SHORT TASK: Set down each record exactly as written.

[Items listed in a dataset]
START

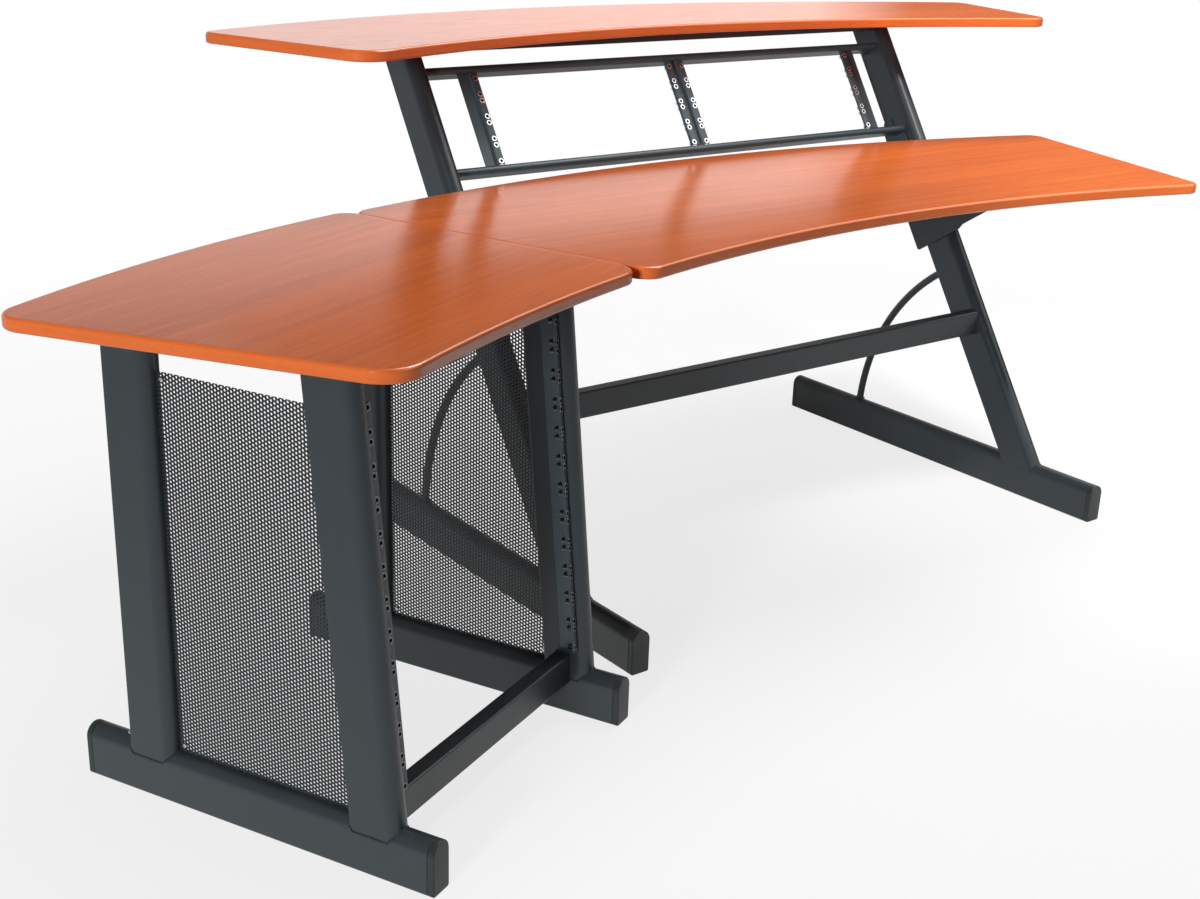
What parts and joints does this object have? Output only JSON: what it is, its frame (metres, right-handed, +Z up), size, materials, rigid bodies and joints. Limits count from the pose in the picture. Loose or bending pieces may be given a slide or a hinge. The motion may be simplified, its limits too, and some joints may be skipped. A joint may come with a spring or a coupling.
{
  "type": "studio rack desk",
  "caption": "Curved studio workstation desk with leaning rack bays, a raised top shelf and a side rack cabinet.",
  "frame": {"origin": "middle of the desk's footprint, on the floor", "axes": "+X to the sitter's right, +Y to the rear, +Z up"},
  "size_m": [2.5134, 1.3568, 0.9775],
  "materials": {
    "cherry_top": "glossy lacquered cherry veneer",
    "cherry_edge": "glossy lacquered cherry edge band",
    "frame_coat": "satin dark grey powder coat",
    "rack_coat": "satin dark grey powder coat",
    "plastic_cap": "matte dark grey plastic",
    "perforated_steel": "satin dark grey powder coat on perforated sheet"
  },
  "bodies": {
    "root": {"main_desktop": "cherry_top", "side_desktop": "cherry_top", "top_shelf": "cherry_top", "main_desktop_edge": "cherry_edge", "side_desktop_edge": "cherry_edge", "top_shelf_edge": "cherry_edge", "left_leg": "frame_coat", "right_leg": "frame_coat", "left_base_tube": "frame_coat", "right_base_tube": "frame_coat", "left_arc_brace": "frame_coat", "right_arc_brace": "frame_coat", "left_desk_bracket": "frame_coat", "right_desk_bracket": "frame_coat", "lower_crossbar": "frame_coat", "shelf_beam": "frame_coat", "left_shelf_plate": "frame_coat", "right_shelf_plate": "frame_coat", "lower_rack_tube": "frame_coat", "upper_rack_tube": "frame_coat", "left_rack_lug": "frame_coat", "right_rack_lug": "frame_coat", "desk_joining_plate": "frame_coat", "cabinet_left_base_tube": "frame_coat", "cabinet_right_base_tube": "frame_coat", "cabinet_left_front_post": "frame_coat", "cabinet_right_front_post": "frame_coat", "cabinet_left_rear_post": "frame_coat", "cabinet_right_rear_post": "frame_coat", "cabinet_crossbar": "frame_coat", "cabinet_left_front_lug": "frame_coat", "cabinet_left_rear_lug": "frame_coat", "cabinet_right_front_lug": "frame_coat", "cabinet_right_rear_lug": "frame_coat", "left_rack_strip": "rack_coat", "centre_rack_strip": "rack_coat", "right_rack_strip": "rack_coat", "cabinet_left_rail": "rack_coat", "cabinet_right_rail": "rack_coat", "left_front_cap": "plastic_cap", "left_rear_cap": "plastic_cap", "right_front_cap": "plastic_cap", "right_rear_cap": "plastic_cap", "cabinet_left_front_cap": "plastic_cap", "cabinet_left_rear_cap": "plastic_cap", "cabinet_right_front_cap": "plastic_cap", "cabinet_right_rear_cap": "plastic_cap", "cabinet_left_mesh": "perforated_steel", "cabinet_right_mesh": "perforated_steel"}
  },
  "joints": []
}
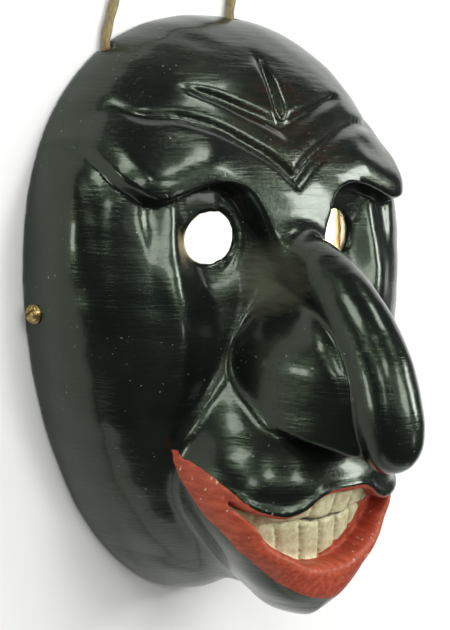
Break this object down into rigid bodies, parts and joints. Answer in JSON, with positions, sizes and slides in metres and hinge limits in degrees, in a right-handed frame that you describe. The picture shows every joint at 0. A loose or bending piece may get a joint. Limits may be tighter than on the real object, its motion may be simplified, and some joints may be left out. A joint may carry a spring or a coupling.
{
  "type": "carved face mask",
  "caption": "Hollow full-face mask carved in wood, with a heavy brow, a hooked nose, a jutting chin and a grinning mouth, and a hanging cord held by screws in its rim.",
  "frame": {"origin": "on the surface that the back of the rim lies on, under the middle of the mask's width and height", "axes": "+Z is the way the face looks, +Y runs up the face to the crown, +X is to the wearer's left"},
  "size_m": [0.1878, 0.2917, 0.1177],
  "materials": {
    "lacquered_wood": "black gloss lacquer brushed over carved wood, with red lips and ivory teeth",
    "brass": "dull, worn",
    "cord_hide": "matt tan hide, rolled"
  },
  "bodies": {
    "root": {"mask": "lacquered_wood", "screw_right": "brass", "screw_left": "brass", "cord": "cord_hide"}
  },
  "joints": []
}
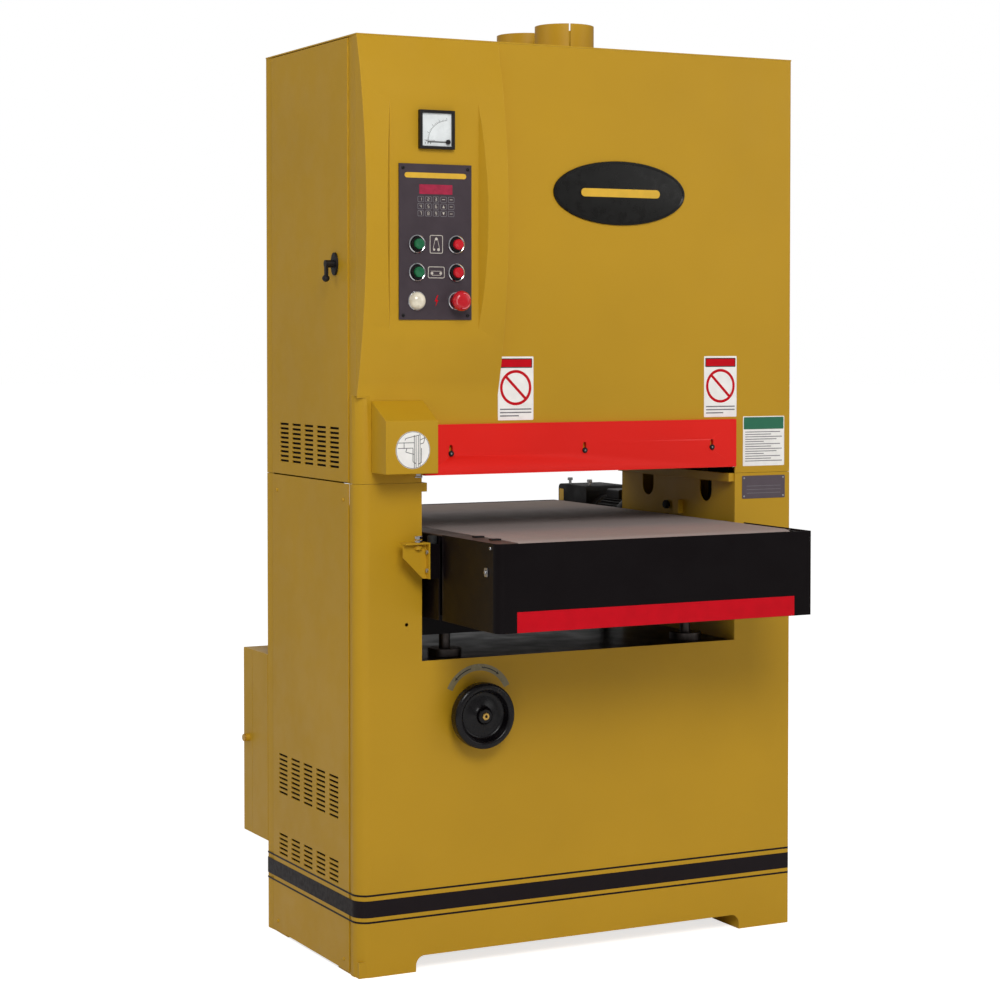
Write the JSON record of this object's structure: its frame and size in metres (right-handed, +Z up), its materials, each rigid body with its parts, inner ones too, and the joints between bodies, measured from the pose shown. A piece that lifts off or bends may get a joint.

END

RESPONSE FOR THIS EXERCISE:
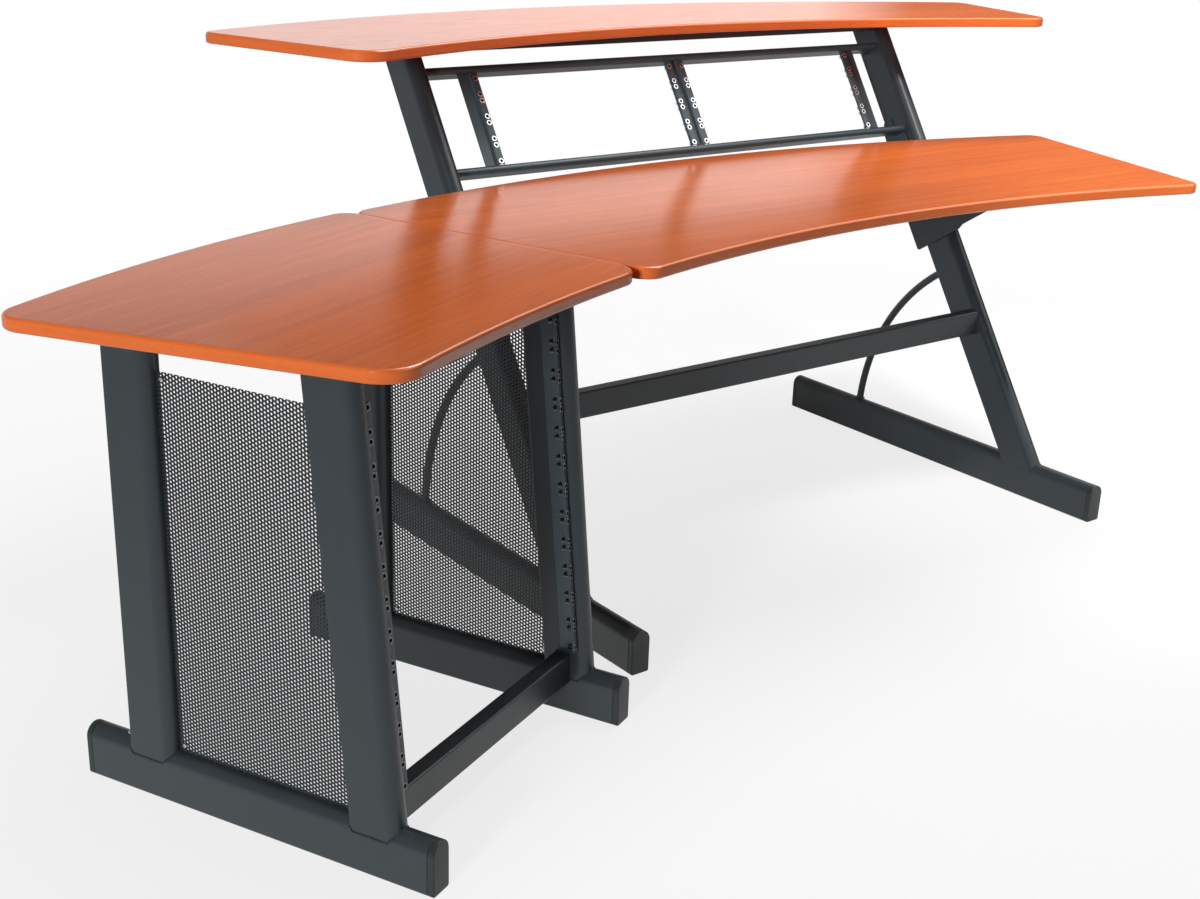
What parts and joints does this object have? Output only JSON: what it is, its frame (metres, right-handed, +Z up), size, materials, rigid bodies and joints. Limits count from the pose in the picture. Loose or bending pieces may be given a slide or a hinge. The motion may be simplified, its limits too, and some joints may be skipped. A joint may come with a spring or a coupling.
{
  "type": "studio rack desk",
  "caption": "Curved studio workstation desk with leaning rack bays, a raised top shelf and a side rack cabinet.",
  "frame": {"origin": "middle of the desk's footprint, on the floor", "axes": "+X to the sitter's right, +Y to the rear, +Z up"},
  "size_m": [2.5134, 1.3568, 0.9775],
  "materials": {
    "cherry_top": "glossy lacquered cherry veneer",
    "cherry_edge": "glossy lacquered cherry edge band",
    "frame_coat": "satin dark grey powder coat",
    "rack_coat": "satin dark grey powder coat",
    "plastic_cap": "matte dark grey plastic",
    "perforated_steel": "satin dark grey powder coat on perforated sheet"
  },
  "bodies": {
    "root": {"main_desktop": "cherry_top", "side_desktop": "cherry_top", "top_shelf": "cherry_top", "main_desktop_edge": "cherry_edge", "side_desktop_edge": "cherry_edge", "top_shelf_edge": "cherry_edge", "left_leg": "frame_coat", "right_leg": "frame_coat", "left_base_tube": "frame_coat", "right_base_tube": "frame_coat", "left_arc_brace": "frame_coat", "right_arc_brace": "frame_coat", "left_desk_bracket": "frame_coat", "right_desk_bracket": "frame_coat", "lower_crossbar": "frame_coat", "shelf_beam": "frame_coat", "left_shelf_plate": "frame_coat", "right_shelf_plate": "frame_coat", "lower_rack_tube": "frame_coat", "upper_rack_tube": "frame_coat", "left_rack_lug": "frame_coat", "right_rack_lug": "frame_coat", "desk_joining_plate": "frame_coat", "cabinet_left_base_tube": "frame_coat", "cabinet_right_base_tube": "frame_coat", "cabinet_left_front_post": "frame_coat", "cabinet_right_front_post": "frame_coat", "cabinet_left_rear_post": "frame_coat", "cabinet_right_rear_post": "frame_coat", "cabinet_crossbar": "frame_coat", "cabinet_left_front_lug": "frame_coat", "cabinet_left_rear_lug": "frame_coat", "cabinet_right_front_lug": "frame_coat", "cabinet_right_rear_lug": "frame_coat", "left_rack_strip": "rack_coat", "centre_rack_strip": "rack_coat", "right_rack_strip": "rack_coat", "cabinet_left_rail": "rack_coat", "cabinet_right_rail": "rack_coat", "left_front_cap": "plastic_cap", "left_rear_cap": "plastic_cap", "right_front_cap": "plastic_cap", "right_rear_cap": "plastic_cap", "cabinet_left_front_cap": "plastic_cap", "cabinet_left_rear_cap": "plastic_cap", "cabinet_right_front_cap": "plastic_cap", "cabinet_right_rear_cap": "plastic_cap", "cabinet_left_mesh": "perforated_steel", "cabinet_right_mesh": "perforated_steel"}
  },
  "joints": []
}
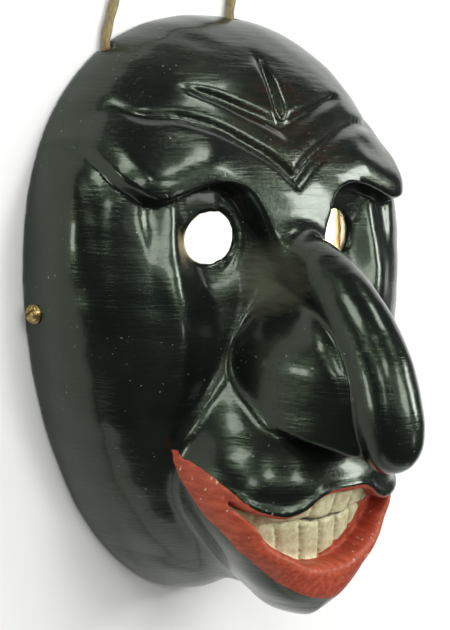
Break this object down into rigid bodies, parts and joints. Answer in JSON, with positions, sizes and slides in metres and hinge limits in degrees, in a right-handed frame that you describe. The picture shows every joint at 0. A loose or bending piece may get a joint. Limits may be tighter than on the real object, its motion may be simplified, and some joints may be left out. A joint may carry a spring or a coupling.
{
  "type": "carved face mask",
  "caption": "Hollow full-face mask carved in wood, with a heavy brow, a hooked nose, a jutting chin and a grinning mouth, and a hanging cord held by screws in its rim.",
  "frame": {"origin": "on the surface that the back of the rim lies on, under the middle of the mask's width and height", "axes": "+Z is the way the face looks, +Y runs up the face to the crown, +X is to the wearer's left"},
  "size_m": [0.1878, 0.2917, 0.1177],
  "materials": {
    "lacquered_wood": "black gloss lacquer brushed over carved wood, with red lips and ivory teeth",
    "brass": "dull, worn",
    "cord_hide": "matt tan hide, rolled"
  },
  "bodies": {
    "root": {"mask": "lacquered_wood", "screw_right": "brass", "screw_left": "brass", "cord": "cord_hide"}
  },
  "joints": []
}
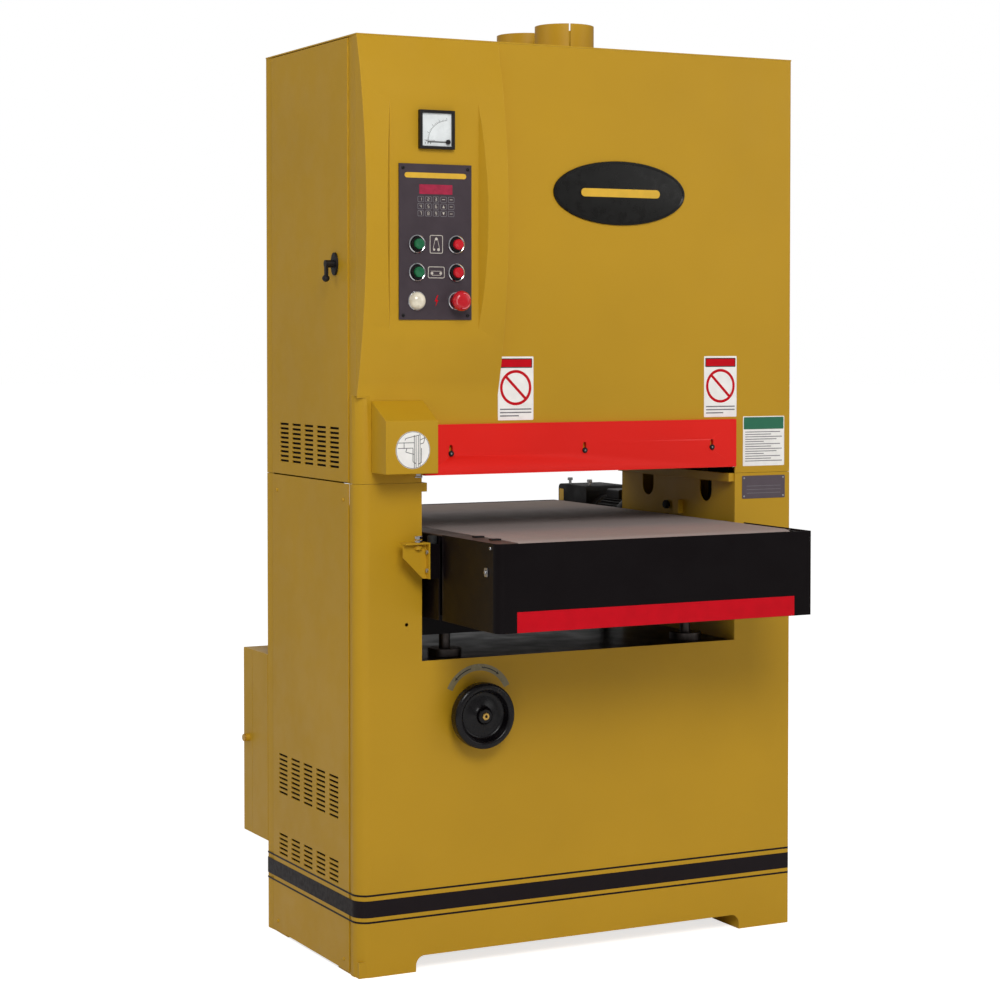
Write the JSON record of this object's structure: its frame and size in metres (right-handed, +Z up), its materials, each rigid body with its parts, inner ones too, and the joints between bodies, measured from the pose shown. A piece that lifts off or bends may get a joint.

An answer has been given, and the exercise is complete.